### Goal of the exercise:
Within the entries below, find the portion that opens with the line containing "obj.data.transform(world)" and closes with the line containing "RANDOM = np.random.default_rng(11)". Retype that portion exactly and only.
— START OF Information provided —
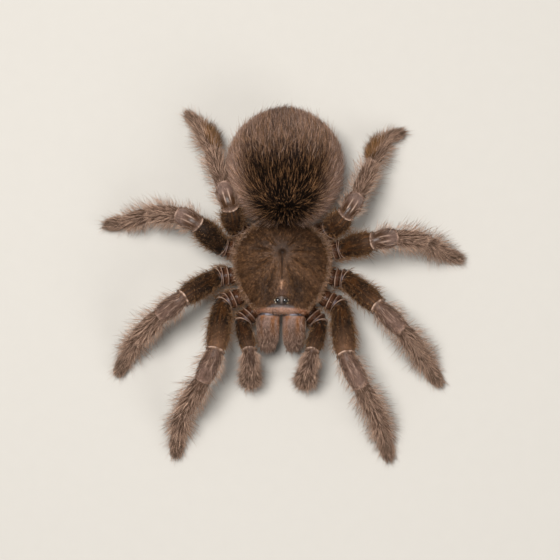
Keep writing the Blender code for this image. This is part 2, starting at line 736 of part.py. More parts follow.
def curved_piece(name, points, tangents, girths, colour, against=None):
    """A tapered piece round a short path, its first ring set against a form if one is given.

    Such paths curve fore and aft, so the width of every ring lies across the animal.
    """
    rings = [ring_round(point, tangent, *girth, sideways=RIGHT_TO_LEFT)
             for point, tangent, girth in zip(points, tangents, girths)]
    if against is not None:
        rings[0] = [slide_to(point, tangents[0], against) for point in rings[0]]
    pieces = [(near, far, max(a), max(b)) for near, far, a, b in zip(points, points[1:], girths, girths[1:])]
    FORMS[name] = lambda point: tube_distance(point, pieces)
    place(loft(name, rings, LIMB_SIDES), points[0], colour)


def jaw(side):
    """One chelicera, which bulges forwards and curves down, and the fang folded back under it."""
    mirror = 1 if side == "l" else -1
    points = [Vector((x * mirror, y, z)) for x, y, z in CHELICERA_PATH]
    tangents = path_tangents(points, first=Vector((0, -1, 0)))
    curved_piece(f"chelicera_{side}", points, tangents, CHELICERA_GIRTHS, CHELICERA_BROWN)
    start = points[-1] + tangents[-1] * GAP
    curve = [start + Vector((x * mirror, y, z)) for x, y, z in FANG_CURVE]
    girths = [(radius, radius) for radius in FANG_RADII]
    curved_piece(f"fang_{side}", curve, path_tangents(curve, first=tangents[-1]), girths, FANG_BLACK)


# Joining and placing

def fuse(piece, others):
    """Joins closed pieces to another in one union and keeps its largest closed surface."""
    collection = bpy.data.collections.new("to join")
    bpy.context.scene.collection.children.link(collection)
    for other in others:
        bpy.context.scene.collection.objects.unlink(other)
        collection.objects.link(other)
    joined = united(piece, collection, "EXACT")
    if not is_closed(joined):
        joined = united(piece, collection, "MANIFOLD")
    piece.data = joined
    for other in others:
        bpy.data.objects.remove(other)
    bpy.data.collections.remove(collection)


def united(piece, collection, solver):
    """The mesh of a piece joined with a collection by a Boolean that is applied."""
    union = piece.modifiers.new("union", "BOOLEAN")
    union.operation = "UNION"
    union.operand_type = "COLLECTION"
    union.collection = collection
    union.solver = solver
    depsgraph = bpy.context.evaluated_depsgraph_get()
    joined = bpy.data.meshes.new_from_object(piece.evaluated_get(depsgraph))
    piece.modifiers.clear()
    keep_largest(joined)
    return joined


def is_closed(mesh):
    """Whether every edge of a mesh lies between two faces."""
    form = bmesh.new()
    form.from_mesh(mesh)
    closed = all(len(edge.link_faces) == 2 for edge in form.edges)
    form.free()
    return closed


def keep_largest(mesh):
    """Leaves only the connected surface with the most faces."""
    form = bmesh.new()
    form.from_mesh(mesh)
    unseen = set(form.faces)
    surfaces = []
    while unseen:
        front = [unseen.pop()]
        surface = list(front)
        while front:
            face = front.pop()
            for edge in face.edges:
                for other in edge.link_faces:
                    if other in unseen:
                        unseen.remove(other)
                        front.append(other)
                        surface.append(other)
        surfaces.append(surface)
    surfaces.sort(key=len)
    for surface in surfaces[:-1]:
        bmesh.ops.delete(form, geom=surface, context="FACES")
    form.to_mesh(mesh)
    form.free()


def place(piece, origin, colour):
    """Gives a piece its origin, its material and its place under the animal, in metres."""
    piece.data.transform(Matrix.Scale(MM, 4) @ Matrix.Translation(-origin))
    piece.location = (origin - BOX_CENTRE) * MM
    piece.parent = ANIMAL
    piece.data.materials.clear()
    piece.data.materials.append(coat_material(piece.name, colour, 0.85))
    piece.data.shade_smooth()
    bpy.context.scene.collection.objects.unlink(piece)
    TARANTULA.objects.link(piece)


CHANCE = random.Random(SEED)
COATS = []

for leftover in list(bpy.data.objects):
    bpy.data.objects.remove(leftover)

TARANTULA = bpy.data.collections.new("tarantula")
bpy.context.scene.collection.children.link(TARANTULA)
ANIMAL = bpy.data.objects.new("animal", None)
TARANTULA.objects.link(ANIMAL)

carapace()
eye_turret()
sternum()
pedicel()
abdomen()
for body_side in ("r", "l"):
    spinneret(body_side)
    jaw(body_side)
    palp(body_side)
    for leg_pair in LEG_PAIRS:
        leg(body_side, leg_pair)
grow_coats()
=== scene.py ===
"""Looks of the Ecuadorian brown velvet tarantula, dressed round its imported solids.

Each limb, the abdomen and every smaller soft form is one skin: a sheet wrapped
round the form's own surface, which takes the place of that form's solids. The
shield over the head and legs, the eyes and the fangs are pieces of their own.
The coat is solid hair in joined meshes, grown from the same surfaces, and skin
and coat take their colours from the same marking functions.

Lengths are millimetres, measured from the middle of the shield as in the
solids' source, and angles are degrees unless a name says turn or lean.
in_row() brings finished meshes to the row frame, in metres. A place on a form
is u, a share of the way round it, and v, a share of the way along it.
"""

import math
from types import SimpleNamespace

import bpy
import numpy as np
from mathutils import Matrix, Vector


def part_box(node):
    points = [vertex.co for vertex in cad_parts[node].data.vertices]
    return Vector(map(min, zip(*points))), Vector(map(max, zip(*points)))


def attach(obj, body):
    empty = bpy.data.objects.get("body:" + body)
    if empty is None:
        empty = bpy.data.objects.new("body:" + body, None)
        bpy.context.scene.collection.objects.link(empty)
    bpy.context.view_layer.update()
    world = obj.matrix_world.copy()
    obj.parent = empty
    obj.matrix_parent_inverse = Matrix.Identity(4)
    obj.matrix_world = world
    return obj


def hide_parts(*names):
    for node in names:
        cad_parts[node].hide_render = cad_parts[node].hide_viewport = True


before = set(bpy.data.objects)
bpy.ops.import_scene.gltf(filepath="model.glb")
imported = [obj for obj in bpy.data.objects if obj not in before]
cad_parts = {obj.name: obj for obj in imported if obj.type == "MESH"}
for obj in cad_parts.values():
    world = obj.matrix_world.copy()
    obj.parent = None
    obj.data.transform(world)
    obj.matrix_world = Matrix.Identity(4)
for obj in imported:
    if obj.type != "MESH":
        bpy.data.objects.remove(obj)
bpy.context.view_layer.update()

MM = 0.001
UP = np.array((0.0, 0.0, 1.0))
BOX_CENTRE = np.array((0.4, -4.75, 0.0))
MIRRORS = {"r": -1, "l": 1}
RANDOM = np.random.default_rng(11)

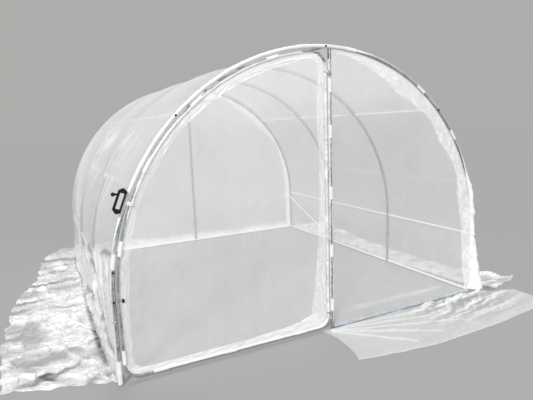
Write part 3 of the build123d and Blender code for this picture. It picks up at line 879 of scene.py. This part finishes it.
def make_hoop_wrap():
    """The cover's front edge, turned round the front hoop and held by the clips."""
    s = np.linspace(0.008, HOOP_LENGTH - 0.03, int(HOOP_LENGTH / 0.011))[:, None]
    share = columns_of(16)
    angle = arch_angle(s, HOOP)
    last = value_at(HOOP_TURN, angle) + 14 * hills(s, 0, 0.11, 201) * smooth(clip_distance(s) / 0.12)
    turn = -25 + share * (last + 25)
    free = smooth((clip_distance(s) - CLIP_HOLD) / 0.07)
    right_low = smooth((22 - angle) / 14)
    pleats = crumple(s * 0.18, share * 0.06, 0.014, 90, 16, 6, 204) * right_low
    puff = free * (0.0012 + 0.008 * right_low) * (0.7 + 0.5 * crumple(s, share * 0.04, 0.07, 15, 45, 6, 202))
    puff += free * 0.004 * (pleats + right_low)
    puff = np.maximum(puff, 0) * np.sin(math.pi * unit(share * (1.15 - 0.15 * right_low))) ** 0.7
    outer = side_bulge(s, FRONT, HOOP_LENGTH) * unit(np.cos(np.radians(turn))) ** 1.5
    x, y, z = round_tube(section(s, HOOP), turn, TUBE + WRAP_GAP + puff + outer, FRONT)
    points = grid(x, y, np.maximum(z, 0.006))
    creases = np.abs(crumple(s, share * 0.05, 0.03, 20, 40, 6, 203))
    milk = 0.38 + 0.25 * unit(creases - 0.5) + 0.25 * right_low + 0.12 * np.clip(pleats, -1, 1)
    wrap = grid_piece("hoop_wrap", points, s, share * 0.06, folded_film, milk)


def turn_in(name, table, middle, first, last, seed):
    """A strip of doubled film that runs in from behind a hoop, with a rough free edge."""
    starts, ends = along_hoop(last), along_hoop(first)
    s = rows_of(starts, ends, 0.012)
    jag = crumple(s, 0, 0.06, 0, 5, 4, seed) * 0.004 + 0.009 * hills(s, 0, 0.13, seed + 1)
    width = np.maximum(value_at(table, arch_angle(s, HOOP)) + jag, 0.006)
    share = columns_of(30)
    wound = unit(share / 0.2)
    inner = unit((share - 0.2) / 0.8)
    x, y, z = round_tube(section(s, HOOP), -75 - 80 * wound, TUBE + WRAP_GAP, middle)
    nx, nz = section(s, HOOP)[2:]
    depth = inner * width
    gathers = 0.7 * crumple(s, depth, 0.05, 10, 24, 6, seed + 2)
    gathers += 0.8 * crumple(s, depth, 0.03, 84, 14, 6, seed + 3)
    ripple = smooth(depth / 0.04) * 0.0028 * gathers
    flat_y = middle + 0.0065 + np.clip(ripple, -0.0035, 0.012)
    y = y + (flat_y - y) * smooth(inner * 4)
    points = grid(x - nx * depth, y, np.maximum(z - nz * depth, 0.01))
    milk = 0.4 * np.clip(np.abs(gathers) - 0.55, -0.5, 1) + 0.25 * smooth((inner - 0.93) / 0.07)
    milk += -0.08 if middle == FRONT else 0.22
    strip = grid_piece(name, points, s, share * 0.14, folded_film, milk)


def run(start, end, normal):
    """A straight stretch of a tube's centre line with its outward direction."""
    count = max(2, int(math.dist(start, end) / 0.012))
    x, z = np.linspace(start, end, count, endpoint=False).T
    return np.stack([x, z, 0 * x + normal[0], 0 * x + normal[1]])


def bend(centre, radius, first, last):
    """A bent stretch of a tube's centre line."""
    count = max(5, int(abs(math.radians(last - first)) * radius / 0.009))
    turn = np.radians(np.linspace(first, last, count, endpoint=False))
    nx, nz = np.cos(turn), np.sin(turn)
    return np.stack([centre[0] + radius * nx, centre[1] + radius * nz, nx, nz])


def door_ring():
    """The door's ring of tube, from its left foot over the arch and back along the ground."""
    middle, height = head_centre()
    head = 90 - math.degrees(math.asin(middle / (DOOR - HEAD_BEND)))
    low = DOOR_FOOT + FOOT_BEND
    parts = [run((-DOOR, low), (-DOOR, LEG), (-1, 0)),
             bend((0, LEG), DOOR, 180, head),
             bend((middle, height), HEAD_BEND, head, 0),
             run((STILE, height), (STILE, low), (1, 0)),
             bend((STILE - FOOT_BEND, low), FOOT_BEND, 0, -90),
             run((STILE - FOOT_BEND, DOOR_FOOT), (FOOT_BEND - DOOR, DOOR_FOOT), (0, -1)),
             bend((FOOT_BEND - DOOR, low), FOOT_BEND, -90, -180)]
    ring = np.concatenate(parts, axis=1)
    return np.concatenate([ring, ring[:, :1]], axis=1)


def rounded_off(values, reach):
    """Values round a closed ring, each made the mean of its neighbours."""
    row = values[:, 0]
    loop = np.concatenate([row[-reach - 1:-1], row, row[1:reach + 1]])
    weights = np.hanning(2 * reach + 3)[1:-1]
    return np.convolve(loop, weights / weights.sum(), "valid")[:, None]


def make_door_wrap():
    """The door's film, turned round its ring of tube from a doubled strip inside it."""
    x, z, nx, nz = [row[:, None] for row in door_ring()]
    steps = np.hypot(np.diff(x[:, 0]), np.diff(z[:, 0]))
    s = np.concatenate([[0], np.cumsum(steps)])[:, None]
    share = columns_of(44)
    on_stile = smooth((nx - 0.2) / 0.6)
    on_foot = smooth((-nz - 0.1) / 0.7)
    arch_width = 0.04 + 0.016 * hills(s, 0, 0.24, 301)
    width = arch_width + on_stile * (value_at(STILE_TURN_IN, z) - arch_width)
    foot_width = 0.036 + 0.03 * smooth((x + 0.75) / 0.75) + 0.09 * smooth((x + 0.25) / 0.25)
    width = width + on_foot * (foot_width - width) * (1 - on_stile)
    width = rounded_off(np.maximum(width + 0.004 * hills(s, 0, 0.09, 302), 0.012), 12)
    bare = smooth((1.04 - z) / 0.1) * smooth((-x - 1.25) / 0.06)
    bare = np.maximum(bare, smooth((z - 1.905) / 0.015) * smooth((x + 0.19) / 0.03))
    last = 96 + 66 * on_stile + 8 * on_foot - 4 * hills(s, 0, 0.1, 303)
    last = last * (1 - bare) + 4 * bare
    inner = unit(share / 0.5)
    wound = unit((share - 0.5) / 0.5)
    turn = 155 - wound * last * 0.95
    depth = (1 - inner) * width
    gathers = crumple(s, depth, 0.028, 90, 9, 6, 304) + 0.35 * crumple(s, depth, 0.1, 50, 34, 6, 305)
    puff = np.maximum(0.001 + 0.0008 * np.clip(gathers, -1, 2), 0) * np.sin(math.pi * wound)
    tube = round_tube((x, z, nx, nz), turn, DOOR_TUBE + WRAP_GAP + puff, FRONT)
    edge_x, edge_z = rounded_off(x - nx * width, 16), rounded_off(z - nz * width, 16)
    ripple = smooth(depth / 0.03) * 0.0026 * gathers
    flat_y = FRONT - 0.0052 - np.clip(ripple, -0.0035, 0.01)
    y = tube[1] + (flat_y - tube[1]) * smooth((1 - inner) * 4)
    flat_x, flat_z = tube[0] + (edge_x - x) * (1 - inner), tube[2] + (edge_z - z) * (1 - inner)
    points = grid(flat_x, y, flat_z)
    lines = np.clip(np.abs(gathers) - 0.5, -0.45, 1)
    on_leg = smooth((-nx - 0.6) / 0.35)
    milk = 0.04 - 0.1 * on_stile + 0.12 * on_foot + 0.3 * lines
    milk = milk + 0.18 * smooth((depth / width - 0.92) / 0.08) + 0.34 * smooth(wound * 8)
    milk -= (0.1 * on_stile + 0.32 * on_leg) * (1 - wound)
    wrap = grid_piece("door_wrap", points, s, share * 0.12, folded_film, milk, body="door")


def post_strip(name, edge, last, seed):
    """One of the two strips turned round the post, with a rough free edge."""
    low, high = 0.075, POST_TOP - 0.07
    z = rows_of(low, high, 0.011)
    share = columns_of(14)
    rough = 9 * hills(z, 0, 0.09, seed) + 5 * crumple(z, 0, 0.03, 0, 5, 4, seed + 1)
    first = value_at(edge, z) + rough
    turn = np.radians(first + share * (last - first))
    creases = crumple(z, share * 0.05, 0.05, 60, 40, 6, seed + 2)
    radius = TUBE + WRAP_GAP + np.maximum(0.0008 + 0.0008 * creases, 0) * np.sin(math.pi * share)
    points = grid(POST + radius * np.cos(turn), FRONT - radius * np.sin(turn), z)
    milk = 0.32 + 0.3 * np.clip(np.abs(creases) - 0.5, -0.3, 1)
    # Painted shade: a dark line along the strip's rough free edge
    painted_shade = 0.75 * near(share, 0.09)
    wrap = grid_piece(name, points, z, share * 0.034, folded_film, milk, painted_shade)


def turned(name, profile, origin, axis, finish, body="tunnel"):
    """A small part turned round an axis, from places along the axis and radii."""
    along, radius = [np.array(row)[:, None] for row in zip(*profile)]
    turn = np.linspace(0, 2 * math.pi, 33)[None, :]
    axis = Vector(axis)
    side = axis.orthogonal().normalized()
    other = axis.cross(side)
    parts = [origin[k] + axis[k] * along + radius * (side[k] * np.cos(turn) + other[k] * np.sin(turn))
             for k in range(3)]
    grid_piece(name, grid(*parts), along, turn * radius.max(), finishes[finish], body=body)


def make_small_parts():
    """The dark knob beside the door's leg, and the bolt and joint of the hoop's leg."""
    turned("door_knob", KNOB, (-DOOR, FRONT, KNOB_HEIGHT), (1, 0, 0), "black_plastic",
           "door")
    side = -math.sqrt(HOOP ** 2 - (BOLT_HEIGHT - LEG) ** 2)
    turned("leg_bolt", BOLT, (side, FRONT, BOLT_HEIGHT), (0, -1, 0), "bolt")
    rim = [(along, TUBE + rise) for along, rise in JOINT]
    turned("leg_joint", rim, (-HOOP, FRONT, JOINT_HEIGHT), (0, 0, 1), "zinc_fittings")


def make_floor():
    """A plain pale floor that isn't part of the object."""
    nodes = Shader(bpy.data.materials.new("floor"))
    paint = {"Base Color": FLOOR_COLOUR, "Roughness": 0.9, "Specular IOR Level": 0}
    floor = level_square("floor", 60, -0.001)
    floor.data.materials.append(nodes.finish(nodes.add("BsdfPrincipled", paint).outputs[0]))


def make_world():
    """Soft light from all round, and a plain pale backdrop beyond the floor."""
    nodes = Shader(bpy.data.worlds.new("studio"))
    light = nodes.add("Background", {"Color": SKY_COLOUR, "Strength": SKY_STRENGTH}).outputs[0]
    seen = nodes.add("Background", {"Color": BACKDROP_COLOUR}).outputs[0]
    rays = nodes.add("LightPath").outputs
    looked_at = nodes.math("MAXIMUM", rays["Is Camera Ray"], rays["Is Glossy Ray"])
    looked_at = nodes.math("MAXIMUM", looked_at, rays["Is Transmission Ray"])
    scene.world = nodes.finish(nodes.mixed(looked_at, light, seen), "OutputWorld")


def make_lamp(name, azimuth, height, spread, strength):
    """Soft even light from one side, as angles from the front and up from level."""
    data = bpy.data.lights.new(name, "SUN")
    data.angle = math.radians(spread)
    data.energy = strength
    linked(name, data).rotation_euler = (math.radians(90 - height), 0, math.radians(azimuth))


def make_camera():
    """The camera of the photograph."""
    turn = Matrix.Rotation(-YAW, 4, "Z") @ Matrix.Rotation(math.pi / 2 - PITCH, 4, "X")
    data = bpy.data.cameras.new("camera")
    data.lens = LENS
    data.sensor_width = SENSOR
    data.clip_start = 0.05
    data.clip_end = 200
    scene.camera = linked("camera", data)
    scene.camera.matrix_world = Matrix.Translation(EYE) @ turn @ Matrix.Rotation(ROLL, 4, "Z")


scene.view_settings.view_transform = "Standard"
scene.cycles.transparent_max_bounces = 24
make_camera()
dress_frame()
make_cover()
make_side_skirt(-1, LEFT_SKIRT, 41)
make_side_skirt(1, RIGHT_SKIRT, 51)
make_back_skirt()
make_apron()
make_front_film()
make_back_film()
make_door_film()
make_hoop_wrap()
turn_in("front_turn_in", FRONT_TURN_IN, FRONT, -20, 86, 210)
turn_in("back_turn_in", BACK_TURN_IN, BACK, -19, 199, 220)
make_door_wrap()
post_strip("post_wrap", POST_WRAP_EDGE, 214, 401)
post_strip("post_edge", POST_EDGE_EDGE, 8, 411)
make_small_parts()
make_floor()
make_world()
for lamp in LAMPS:
    make_lamp(*lamp)
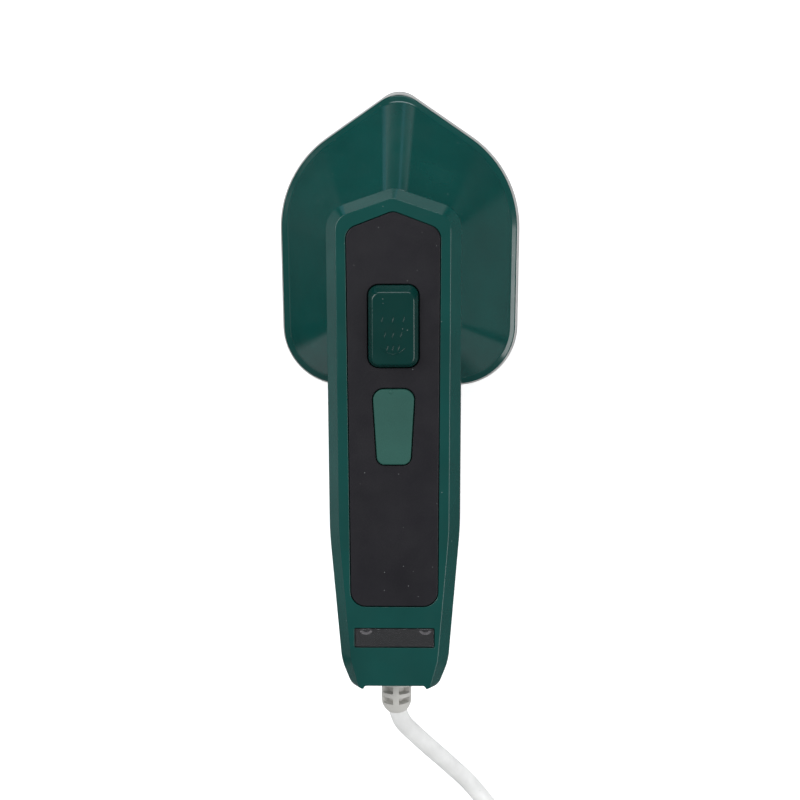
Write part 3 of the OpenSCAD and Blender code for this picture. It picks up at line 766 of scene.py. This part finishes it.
— END OF Information provided —
### Response:
    obj.data.transform(world)
    obj.matrix_world = Matrix.Identity(4)
for obj in imported:
    if obj.type != "MESH":
        bpy.data.objects.remove(obj)
bpy.context.view_layer.update()

MM = 0.001
UP = np.array((0.0, 0.0, 1.0))
BOX_CENTRE = np.array((0.4, -4.75, 0.0))
MIRRORS = {"r": -1, "l": 1}
RANDOM = np.random.default_rng(11)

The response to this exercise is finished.